Exercise aim » Copy out every line that contains the word "right".
begin Given data
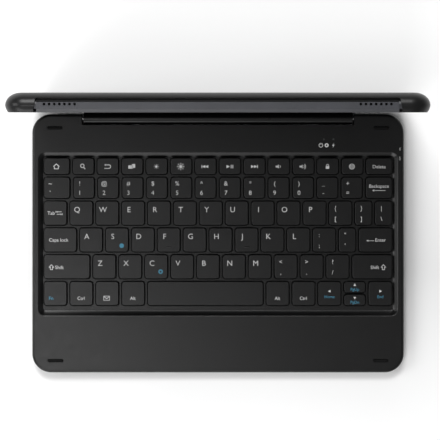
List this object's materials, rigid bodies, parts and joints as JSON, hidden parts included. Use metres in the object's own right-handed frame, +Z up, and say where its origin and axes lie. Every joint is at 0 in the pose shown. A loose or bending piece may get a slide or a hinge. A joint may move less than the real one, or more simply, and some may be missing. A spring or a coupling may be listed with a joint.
{
  "type": "tablet keyboard case",
  "caption": "Laptop-style case for a tablet: a thin base with a full set of pressing keys and a friction-hinged lid whose tray holds the tablet.",
  "frame": {"origin": "on the table under the middle of the case's bounding box, lid raised to its rest angle", "axes": "+X to the user's right along the keyboard, +Y away from the user towards the hinge, +Z up"},
  "size_m": [0.246, 0.1834, 0.1753],
  "materials": {
    "case_plastic": "fine satin texture, black",
    "deck_plastic": "smooth satin, black",
    "key_plastic": "fine matte texture, black",
    "lid_plastic": "satin, very dark grey",
    "cradle_plastic": "satin, dark blue grey",
    "pad_cloth": "short microfibre nap, dark grey",
    "foot_rubber": "matt, black",
    "silicone": "moulded domes, black",
    "clear_film": "printed polyester film",
    "circuit_board": "green solder mask",
    "chip_black": "moulded",
    "cell_foil": "foil pouch",
    "flat_cable": "polyimide film",
    "switch_plastic": "moulded",
    "light_pipe": "clear moulding",
    "sheet_steel": "rolled",
    "socket_steel": "drawn, nickel plated",
    "screw_steel": "dark zinc",
    "magnet_metal": "nickel plated",
    "print_white": "printed legend, white",
    "print_blue": "printed legend, blue"
  },
  "bodies": {
    "base": {"base_tray": "case_plastic", "deck": "deck_plastic", "key_backplate": "sheet_steel", "membrane_circuit": "clear_film", "dome_sheet": "silicone", "controller_board": "circuit_board", "board_chips": "chip_black", "battery_cells": "cell_foil", "battery_lead": "flat_cable", "base_feet": "foot_rubber", "deck_bumpers": "foot_rubber", "switch_body": "switch_plastic", "charging_socket": "socket_steel", "status_lights": "light_pipe", "base_screws": "screw_steel", "base_magnets": "magnet_metal", "hinge_leaves": "sheet_steel", "hinge_pins": "screw_steel"},
    "lid": {"lid_shell": "lid_plastic", "tablet_cradle": "cradle_plastic", "cradle_floor": "cradle_plastic", "cradle_pad": "pad_cloth", "hinge_barrel": "case_plastic", "hinge_end_caps": "case_plastic", "friction_clips": "sheet_steel", "lid_screws": "screw_steel", "lid_magnets": "magnet_metal"},
    "slider": {"power_slider": "key_plastic"},
    "key_q": {"key_q": "key_plastic"},
    "key_w": {"key_w": "key_plastic"},
    "key_e": {"key_e": "key_plastic"},
    "key_r": {"key_r": "key_plastic"},
    "key_t": {"key_t": "key_plastic"},
    "key_y": {"key_y": "key_plastic"},
    "key_u": {"key_u": "key_plastic"},
    "key_i": {"key_i": "key_plastic"},
    "key_o": {"key_o": "key_plastic"},
    "key_p": {"key_p": "key_plastic"},
    "key_a": {"key_a": "key_plastic"},
    "key_s": {"key_s": "key_plastic"},
    "key_d": {"key_d": "key_plastic"},
    "key_f": {"key_f": "key_plastic"},
    "key_g": {"key_g": "key_plastic"},
    "key_h": {"key_h": "key_plastic"},
    "key_j": {"key_j": "key_plastic"},
    "key_k": {"key_k": "key_plastic"},
    "key_l": {"key_l": "key_plastic"},
    "key_z": {"key_z": "key_plastic"},
    "key_x": {"key_x": "key_plastic"},
    "key_c": {"key_c": "key_plastic"},
    "key_v": {"key_v": "key_plastic"},
    "key_b": {"key_b": "key_plastic"},
    "key_n": {"key_n": "key_plastic"},
    "key_m": {"key_m": "key_plastic"},
    "key_space": {"key_space": "key_plastic"},
    "key_enter": {"key_enter": "key_plastic"},
    "key_backspace": {"key_backspace": "key_plastic"},
    "function_keys": {"function_keys": "key_plastic"},
    "number_keys": {"number_keys": "key_plastic"},
    "other_keys": {"other_keys": "key_plastic"}
  },
  "joints": [
    {"name": "lid_hinge", "type": "hinge", "parent": "base", "child": "lid", "pos_m": [0, 0.0764, 0.0045], "axis": [-1, 0, 0], "range_deg": [-86.73, 43]},
    {"name": "power_switch", "type": "slide", "parent": "base", "child": "slider", "axis": [0, 1, 0], "range_m": [0, 0.002]},
    {"name": "press_function_keys", "type": "slide", "parent": "base", "child": "function_keys", "axis": [0, 0, -1], "range_m": [0, 0.0016], "stiffness_N_per_m": 3500, "springref_m": -0.0008, "deforming": ["dome_sheet"]},
    {"name": "press_number_keys", "type": "slide", "parent": "base", "child": "number_keys", "axis": [0, 0, -1], "range_m": [0, 0.0016], "stiffness_N_per_m": 3250, "springref_m": -0.0008, "deforming": ["dome_sheet"]},
    {"name": "press_other_keys", "type": "slide", "parent": "base", "child": "other_keys", "axis": [0, 0, -1], "range_m": [0, 0.0016], "stiffness_N_per_m": 5500, "springref_m": -0.0008, "deforming": ["dome_sheet"]},
    {"name": "press_q", "type": "slide", "parent": "base", "child": "key_q", "axis": [0, 0, -1], "range_m": [0, 0.0016], "stiffness_N_per_m": 250, "springref_m": -0.0008, "deforming": ["dome_sheet"]},
    {"name": "press_w", "type": "slide", "parent": "base", "child": "key_w", "axis": [0, 0, -1], "range_m": [0, 0.0016], "stiffness_N_per_m": 250, "springref_m": -0.0008, "deforming": ["dome_sheet"]},
    {"name": "press_e", "type": "slide", "parent": "base", "child": "key_e", "axis": [0, 0, -1], "range_m": [0, 0.0016], "stiffness_N_per_m": 250, "springref_m": -0.0008, "deforming": ["dome_sheet"]},
    {"name": "press_r", "type": "slide", "parent": "base", "child": "key_r", "axis": [0, 0, -1], "range_m": [0, 0.0016], "stiffness_N_per_m": 250, "springref_m": -0.0008, "deforming": ["dome_sheet"]},
    {"name": "press_t", "type": "slide", "parent": "base", "child": "key_t", "axis": [0, 0, -1], "range_m": [0, 0.0016], "stiffness_N_per_m": 250, "springref_m": -0.0008, "deforming": ["dome_sheet"]},
    {"name": "press_y", "type": "slide", "parent": "base", "child": "key_y", "axis": [0, 0, -1], "range_m": [0, 0.0016], "stiffness_N_per_m": 250, "springref_m": -0.0008, "deforming": ["dome_sheet"]},
    {"name": "press_u", "type": "slide", "parent": "base", "child": "key_u", "axis": [0, 0, -1], "range_m": [0, 0.0016], "stiffness_N_per_m": 250, "springref_m": -0.0008, "deforming": ["dome_sheet"]},
    {"name": "press_i", "type": "slide", "parent": "base", "child": "key_i", "axis": [0, 0, -1], "range_m": [0, 0.0016], "stiffness_N_per_m": 250, "springref_m": -0.0008, "deforming": ["dome_sheet"]},
    {"name": "press_o", "type": "slide", "parent": "base", "child": "key_o", "axis": [0, 0, -1], "range_m": [0, 0.0016], "stiffness_N_per_m": 250, "springref_m": -0.0008, "deforming": ["dome_sheet"]},
    {"name": "press_p", "type": "slide", "parent": "base", "child": "key_p", "axis": [0, 0, -1], "range_m": [0, 0.0016], "stiffness_N_per_m": 250, "springref_m": -0.0008, "deforming": ["dome_sheet"]},
    {"name": "press_a", "type": "slide", "parent": "base", "child": "key_a", "axis": [0, 0, -1], "range_m": [0, 0.0016], "stiffness_N_per_m": 250, "springref_m": -0.0008, "deforming": ["dome_sheet"]},
    {"name": "press_s", "type": "slide", "parent": "base", "child": "key_s", "axis": [0, 0, -1], "range_m": [0, 0.0016], "stiffness_N_per_m": 250, "springref_m": -0.0008, "deforming": ["dome_sheet"]},
    {"name": "press_d", "type": "slide", "parent": "base", "child": "key_d", "axis": [0, 0, -1], "range_m": [0, 0.0016], "stiffness_N_per_m": 250, "springref_m": -0.0008, "deforming": ["dome_sheet"]},
    {"name": "press_f", "type": "slide", "parent": "base", "child": "key_f", "axis": [0, 0, -1], "range_m": [0, 0.0016], "stiffness_N_per_m": 250, "springref_m": -0.0008, "deforming": ["dome_sheet"]},
    {"name": "press_g", "type": "slide", "parent": "base", "child": "key_g", "axis": [0, 0, -1], "range_m": [0, 0.0016], "stiffness_N_per_m": 250, "springref_m": -0.0008, "deforming": ["dome_sheet"]},
    {"name": "press_h", "type": "slide", "parent": "base", "child": "key_h", "axis": [0, 0, -1], "range_m": [0, 0.0016], "stiffness_N_per_m": 250, "springref_m": -0.0008, "deforming": ["dome_sheet"]},
    {"name": "press_j", "type": "slide", "parent": "base", "child": "key_j", "axis": [0, 0, -1], "range_m": [0, 0.0016], "stiffness_N_per_m": 250, "springref_m": -0.0008, "deforming": ["dome_sheet"]},
    {"name": "press_k", "type": "slide", "parent": "base", "child": "key_k", "axis": [0, 0, -1], "range_m": [0, 0.0016], "stiffness_N_per_m": 250, "springref_m": -0.0008, "deforming": ["dome_sheet"]},
    {"name": "press_l", "type": "slide", "parent": "base", "child": "key_l", "axis": [0, 0, -1], "range_m": [0, 0.0016], "stiffness_N_per_m": 250, "springref_m": -0.0008, "deforming": ["dome_sheet"]},
    {"name": "press_z", "type": "slide", "parent": "base", "child": "key_z", "axis": [0, 0, -1], "range_m": [0, 0.0016], "stiffness_N_per_m": 250, "springref_m": -0.0008, "deforming": ["dome_sheet"]},
    {"name": "press_x", "type": "slide", "parent": "base", "child": "key_x", "axis": [0, 0, -1], "range_m": [0, 0.0016], "stiffness_N_per_m": 250, "springref_m": -0.0008, "deforming": ["dome_sheet"]},
    {"name": "press_c", "type": "slide", "parent": "base", "child": "key_c", "axis": [0, 0, -1], "range_m": [0, 0.0016], "stiffness_N_per_m": 250, "springref_m": -0.0008, "deforming": ["dome_sheet"]},
    {"name": "press_v", "type": "slide", "parent": "base", "child": "key_v", "axis": [0, 0, -1], "range_m": [0, 0.0016], "stiffness_N_per_m": 250, "springref_m": -0.0008, "deforming": ["dome_sheet"]},
    {"name": "press_b", "type": "slide", "parent": "base", "child": "key_b", "axis": [0, 0, -1], "range_m": [0, 0.0016], "stiffness_N_per_m": 250, "springref_m": -0.0008, "deforming": ["dome_sheet"]},
    {"name": "press_n", "type": "slide", "parent": "base", "child": "key_n", "axis": [0, 0, -1], "range_m": [0, 0.0016], "stiffness_N_per_m": 250, "springref_m": -0.0008, "deforming": ["dome_sheet"]},
    {"name": "press_m", "type": "slide", "parent": "base", "child": "key_m", "axis": [0, 0, -1], "range_m": [0, 0.0016], "stiffness_N_per_m": 250, "springref_m": -0.0008, "deforming": ["dome_sheet"]},
    {"name": "press_space", "type": "slide", "parent": "base", "child": "key_space", "axis": [0, 0, -1], "range_m": [0, 0.0016], "stiffness_N_per_m": 250, "springref_m": -0.0008, "deforming": ["dome_sheet"]},
    {"name": "press_enter", "type": "slide", "parent": "base", "child": "key_enter", "axis": [0, 0, -1], "range_m": [0, 0.0016], "stiffness_N_per_m": 250, "springref_m": -0.0008, "deforming": ["dome_sheet"]},
    {"name": "press_backspace", "type": "slide", "parent": "base", "child": "key_backspace", "axis": [0, 0, -1], "range_m": [0, 0.0016], "stiffness_N_per_m": 250, "springref_m": -0.0008, "deforming": ["dome_sheet"]}
  ]
}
end Given data
Final result »
List this object's materials, rigid bodies, parts and joints as JSON, hidden parts included. Use metres in the object's own right-handed frame, +Z up, and say where its origin and axes lie. Every joint is at 0 in the pose shown. A loose or bending piece may get a slide or a hinge. A joint may move less than the real one, or more simply, and some may be missing. A spring or a coupling may be listed with a joint.
  "frame": {"origin": "on the table under the middle of the case's bounding box, lid raised to its rest angle", "axes": "+X to the user's right along the keyboard, +Y away from the user towards the hinge, +Z up"},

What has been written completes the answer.